A Beaver Pond



Beaver Ponds
Nova Scotia and Scotland have a lot of things in common – one being the allowance of residents to go across private lands for specific reasons. Scotland’s “Right to Roam” essentially allows anyone to hike almost anywhere, so it’s more generous than Nova Scotia, but here we do have a right to go across private property to legally fish.
Nova Scotia’s law is set out in the Angler’s Guide thusly:
“Any resident of the Province shall have the right to go on foot along the banks of any river, stream or lake, upon and across any uncultivated lands and Crown lands for the purpose of lawfully fishing with rod and line in such rivers, streams or lakes.”
That “uncultivated lands” part includes a rather specific right to cross private woodlands which may have been cleared or cut, but which are still in a “natural” state – i.e. they aren’t now a lawn, farmer’s field or golf course or something.

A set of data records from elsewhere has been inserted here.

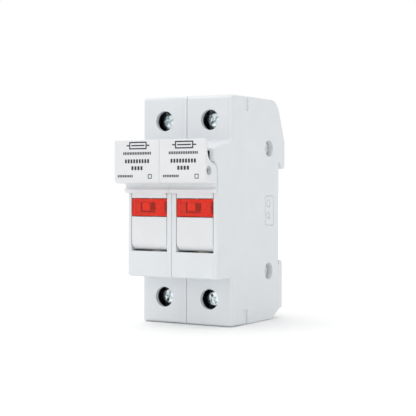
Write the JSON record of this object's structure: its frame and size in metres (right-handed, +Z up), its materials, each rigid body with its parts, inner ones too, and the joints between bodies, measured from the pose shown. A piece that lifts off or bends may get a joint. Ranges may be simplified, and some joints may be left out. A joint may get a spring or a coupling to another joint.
{
  "type": "cartridge fuse holder",
  "caption": "Modular fuse disconnector for 10 x 38 mm cartridge fuses on a 35 mm rail: ganged hinged fuse carriers with red indicator windows, screw-driven cage terminals and sprung rail clips.",
  "frame": {"origin": "centre of the bounding box at the level of the base, on which the device stands; the two poles lie either side of the plane X = 0", "axes": "+X across the poles to the right seen from the front, +Y from the handles to the rail, +Z up"},
  "size_m": [0.0358, 0.0566, 0.078],
  "materials": {
    "housing_white": "fine moulded texture",
    "carrier_white": "smooth moulded",
    "lens_red": "clear, polished",
    "circuit_board": "laminate",
    "lamp_body": "diffusing",
    "fuse_ceramic": "unglazed",
    "nickel_plate": "nickel plated",
    "silver_plate": "silver plated",
    "spring_steel": "bright rolled",
    "zinc_steel": "bright zinc plated",
    "pin_plastic": "moulded",
    "printing_ink": "pad printed"
  },
  "bodies": {
    "housing": {"left_housing_shell": "housing_white", "left_housing_cover": "housing_white", "left_contact_upper": "silver_plate", "left_contact_lower": "silver_plate", "left_contact_spring_upper": "spring_steel", "left_contact_spring_lower": "spring_steel", "left_rail_clip_spring": "spring_steel", "right_housing_shell": "housing_white", "right_housing_cover": "housing_white", "right_contact_upper": "silver_plate", "right_contact_lower": "silver_plate", "right_contact_spring_upper": "spring_steel", "right_contact_spring_lower": "spring_steel", "right_rail_clip_spring": "spring_steel", "pole_pin_upper": "pin_plastic", "pole_pin_lower": "pin_plastic"},
    "fuse_carriers": {"handle_tie_pin": "zinc_steel", "left_fuse_carrier": "carrier_white", "left_indicator_lens": "lens_red", "left_indicator_board": "circuit_board", "left_indicator_lamp": "lamp_body", "left_indicator_resistor": "circuit_board", "left_indicator_lead_upper": "silver_plate", "left_indicator_lead_lower": "silver_plate", "left_fuse_tube": "fuse_ceramic", "left_fuse_element": "silver_plate", "left_fuse_cap_upper": "nickel_plate", "left_fuse_cap_lower": "nickel_plate", "right_fuse_carrier": "carrier_white", "right_indicator_lens": "lens_red", "right_indicator_board": "circuit_board", "right_indicator_lamp": "lamp_body", "right_indicator_resistor": "circuit_board", "right_indicator_lead_upper": "silver_plate", "right_indicator_lead_lower": "silver_plate", "right_fuse_tube": "fuse_ceramic", "right_fuse_element": "silver_plate", "right_fuse_cap_upper": "nickel_plate", "right_fuse_cap_lower": "nickel_plate"},
    "left_upper_cage": {"left_terminal_cage_upper": "zinc_steel"},
    "left_upper_screw": {"left_terminal_screw_upper": "zinc_steel"},
    "left_lower_cage": {"left_terminal_cage_lower": "zinc_steel"},
    "left_lower_screw": {"left_terminal_screw_lower": "zinc_steel"},
    "left_rail_clip": {"left_rail_clip": "carrier_white"},
    "right_upper_cage": {"right_terminal_cage_upper": "zinc_steel"},
    "right_upper_screw": {"right_terminal_screw_upper": "zinc_steel"},
    "right_lower_cage": {"right_terminal_cage_lower": "zinc_steel"},
    "right_lower_screw": {"right_terminal_screw_lower": "zinc_steel"},
    "right_rail_clip": {"right_rail_clip": "carrier_white"}
  },
  "joints": [
    {"name": "carrier_swing", "type": "hinge", "parent": "housing", "child": "fuse_carriers", "pos_m": [0, -0.0173, 0.0286], "axis": [1, 0, 0], "range_deg": [0, 85]},
    {"name": "left_upper_screw_turn", "type": "hinge", "parent": "housing", "child": "left_upper_screw", "pos_m": [-0.009, -0.0076, 0.0696], "axis": [0, 1, 0], "range_deg": [0, 1980]},
    {"name": "left_upper_cage_slide", "type": "slide", "parent": "housing", "child": "left_upper_cage", "axis": [0, -1, 0], "range_m": [0, 0.0044]},
    {"name": "left_lower_screw_turn", "type": "hinge", "parent": "housing", "child": "left_lower_screw", "pos_m": [-0.009, -0.0076, 0.0089], "axis": [0, 1, 0], "range_deg": [0, 1980]},
    {"name": "left_lower_cage_slide", "type": "slide", "parent": "housing", "child": "left_lower_cage", "axis": [0, -1, 0], "range_m": [0, 0.0044]},
    {"name": "left_rail_clip_slide", "type": "slide", "parent": "housing", "child": "left_rail_clip", "axis": [0, 0, -1], "range_m": [0, 0.002], "stiffness_N_per_m": 800, "deforming": ["left_rail_clip_spring"]},
    {"name": "right_upper_screw_turn", "type": "hinge", "parent": "housing", "child": "right_upper_screw", "pos_m": [0.009, -0.0076, 0.0696], "axis": [0, 1, 0], "range_deg": [0, 1980]},
    {"name": "right_upper_cage_slide", "type": "slide", "parent": "housing", "child": "right_upper_cage", "axis": [0, -1, 0], "range_m": [0, 0.0044]},
    {"name": "right_lower_screw_turn", "type": "hinge", "parent": "housing", "child": "right_lower_screw", "pos_m": [0.009, -0.0076, 0.0089], "axis": [0, 1, 0], "range_deg": [0, 1980]},
    {"name": "right_lower_cage_slide", "type": "slide", "parent": "housing", "child": "right_lower_cage", "axis": [0, -1, 0], "range_m": [0, 0.0044]},
    {"name": "right_rail_clip_slide", "type": "slide", "parent": "housing", "child": "right_rail_clip", "axis": [0, 0, -1], "range_m": [0, 0.002], "stiffness_N_per_m": 800, "deforming": ["right_rail_clip_spring"]}
  ],
  "couplings": [
    {"joint": "left_upper_screw_turn", "follows": "left_upper_cage_slide", "rad_per_m": 7854},
    {"joint": "left_lower_screw_turn", "follows": "left_lower_cage_slide", "rad_per_m": 7854},
    {"joint": "right_upper_screw_turn", "follows": "right_upper_cage_slide", "rad_per_m": 7854},
    {"joint": "right_lower_screw_turn", "follows": "right_lower_cage_slide", "rad_per_m": 7854}
  ]
}
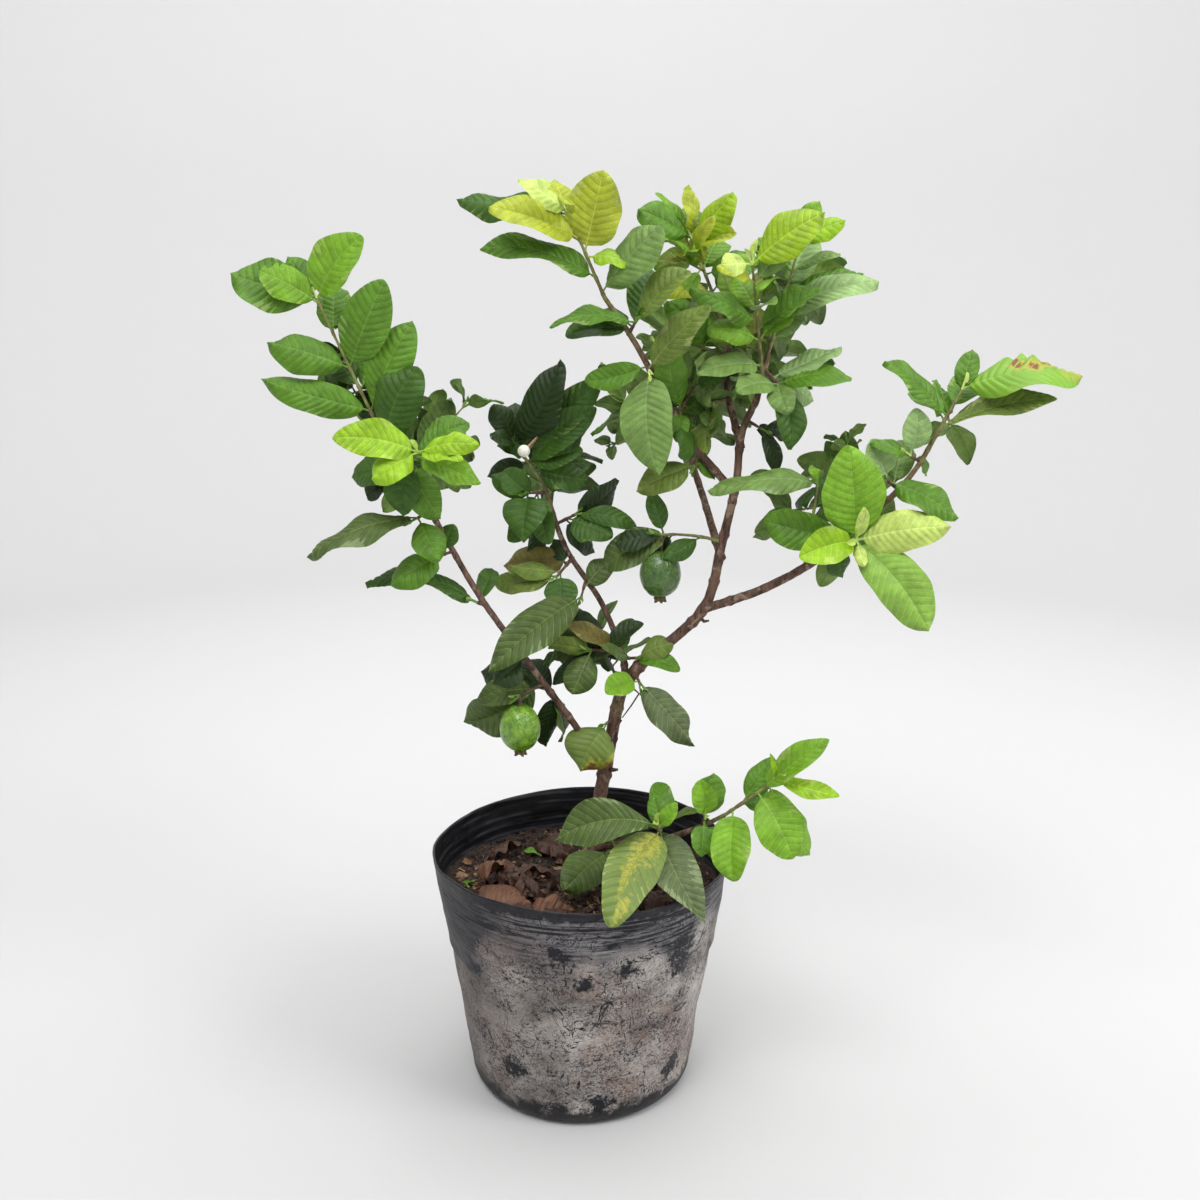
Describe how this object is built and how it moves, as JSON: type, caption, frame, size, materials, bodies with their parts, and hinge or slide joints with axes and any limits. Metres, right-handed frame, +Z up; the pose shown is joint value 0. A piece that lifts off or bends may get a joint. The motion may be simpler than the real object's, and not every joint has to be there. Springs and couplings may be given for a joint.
{
  "type": "potted guava tree",
  "caption": "Young guava tree with spreading boughs, broad ribbed leaves and hanging green fruit, in a round nursery pot of soil.",
  "frame": {"origin": "centre of the pot's flat underside", "axes": "+Z up the plant, -Y towards the front that the picture shows"},
  "size_m": [0.7583, 0.4213, 0.9048],
  "materials": {
    "pot_plastic": "thin black nursery plastic under grey-brown dust, scuffed, glossy inside",
    "potting_mix": "dark crumbly soil with dead leaves on it",
    "bark": "smooth brown bark with fine cracks",
    "foliage": "satin green leaves with sunken veins, lighter below"
  },
  "bodies": {
    "root": {"bough_back": "bark", "bough_crown": "bark", "bough_left": "bark", "bough_low": "bark", "bough_middle": "bark", "bough_right": "bark", "bough_upper_left": "bark", "foliage_crown_back": "foliage", "foliage_crown_back_left": "foliage", "foliage_crown_back_low": "foliage", "foliage_crown_back_right": "foliage", "foliage_crown_front": "foliage", "foliage_crown_inner": "foliage", "foliage_crown_left": "foliage", "foliage_crown_mid": "foliage", "foliage_crown_right": "foliage", "foliage_crown_top": "foliage", "foliage_fork_behind": "foliage", "foliage_fork_left": "foliage", "foliage_fork_low": "foliage", "foliage_fork_right": "foliage", "foliage_fruit_spur": "foliage", "foliage_leader_dark": "foliage", "foliage_left_behind": "foliage", "foliage_left_fork": "foliage", "foliage_left_fork_behind": "foliage", "foliage_left_hook": "foliage", "foliage_left_rosette": "foliage", "foliage_left_spur_high": "foliage", "foliage_left_spur_low": "foliage", "foliage_left_spur_mid": "foliage", "foliage_left_top": "foliage", "foliage_low_foot": "foliage", "foliage_low_mid": "foliage", "foliage_low_spur": "foliage", "foliage_low_tip": "foliage", "foliage_middle_behind": "foliage", "foliage_middle_foot": "foliage", "foliage_middle_front": "foliage", "foliage_middle_low": "foliage", "foliage_middle_right": "foliage", "foliage_middle_top": "foliage", "foliage_right_behind": "foliage", "foliage_right_mid": "foliage", "foliage_right_rosette": "foliage", "foliage_right_shoulder": "foliage", "foliage_right_spur": "foliage", "foliage_right_top": "foliage", "foliage_trunk_leaf": "foliage", "foliage_upper_left_foot": "foliage", "foliage_upper_left_inner": "foliage", "foliage_upper_left_low": "foliage", "foliage_upper_left_mid": "foliage", "foliage_upper_left_top": "foliage", "leader": "bark", "pot": "pot_plastic", "soil": "potting_mix", "trunk": "bark"}
  },
  "joints": []
}
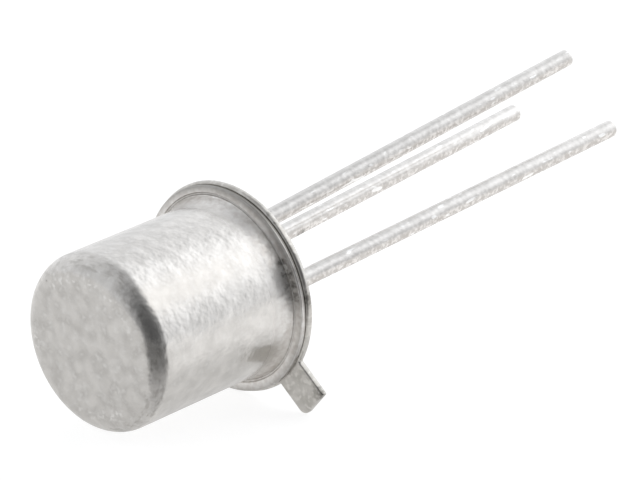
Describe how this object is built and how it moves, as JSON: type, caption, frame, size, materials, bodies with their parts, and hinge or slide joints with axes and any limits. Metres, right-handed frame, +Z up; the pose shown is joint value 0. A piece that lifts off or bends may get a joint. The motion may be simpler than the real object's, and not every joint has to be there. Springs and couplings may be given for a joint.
{
  "type": "transistor",
  "caption": "Wire-leaded transistor in a round metal can with a rounded end, weld flange and locating tab, lying on its side as it rests.",
  "frame": {"origin": "on the surface that the part lies on, below the middle of its box", "axes": "+Y the way the leads point, +X the side of the locating tab, +Z up; the can's axis dips 6 degrees towards its closed end"},
  "size_m": [0.006, 0.0184, 0.007],
  "materials": {
    "cap_nickel": "satin",
    "header_plating": "satin",
    "seal_glass": "gloss",
    "lead_tin": "satin",
    "bond_gold": "polished",
    "die_silicon": "gloss"
  },
  "bodies": {
    "root": {"cap": "cap_nickel", "header": "header_plating", "glass_seal": "seal_glass", "emitter_lead": "lead_tin", "base_lead": "lead_tin", "collector_lead": "lead_tin", "die_attach": "bond_gold", "die": "die_silicon", "emitter_bond_wire": "bond_gold", "base_bond_wire": "bond_gold"}
  },
  "joints": []
}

What’s this all got to do with beaver ponds? Well most of the Province’s small, trout filled beaver ponds are actually on private woodlands or Crown property. The latter isn’t an issue, but the former can be.
This week, I fished a spot I’ve been going to since I was a very young kid and my Grandfather and Dad used to take me there to throw grasshoppers into the pools and watch the trout smack them! The stream has a small beaver pond down below, and in the past it was a wooded paradise of pretty good forest growth, a beautiful trail down to it and it was trout filled, as although bass are in the system down below, they hadn’t yet infested the beaver pond.
It’s all changed now.
The beaver pond is still there, but the forest has been cut heavily right down to the water’s edge. The path has been obliterated and is now replaced with a woods road so that machines can access the wood to cut – in what is almost a complete clear cut. The little beaver dam is gone, although the pond’s volume is still held up by a shelf of rocks. There were no trout seen, but to be fair, I didn’t catch any bass either.
The disappointment was complete when I met a woman driving a truck who came to inquire as to what I was up to when I got back to my car up at the main road. I told her I was fishing, and we discussed the fact that my great, great grandparents owned land in the vicinity, and my 3x great grandparents owned a home 2 houses up the road and are buried behind the church next door. That seemed to satisfy her, but she then added something – “I may ask you not to fish there when we make cottages down there”. Not wanting to be rude, I simply said nothing, but gave her my business card so she’d know who I was. I suspect she’s not “from here” as we say, and for sure doesn’t know the rules about fishing access, unless she is going to clear the entire forest around the pond and make a lawn.
I certainly hope not.
We’re losing more and more of these little gems every year – I saw one beaver pond taken out in nearby Digby County last year, and another along the main highway in Annapolis County further along. A shame really, as these ponds are great not only for trout, but for the wildlife. The lady said she’d seen loons and some eagles after I told her I was a photographer, so perhaps she and her other land owners will reflect on that and ask why it is the loons and eagles choose that little pond.
It isn’t as decorations for a lawn, it’s as part of the wilderness that disappears all too fast these days.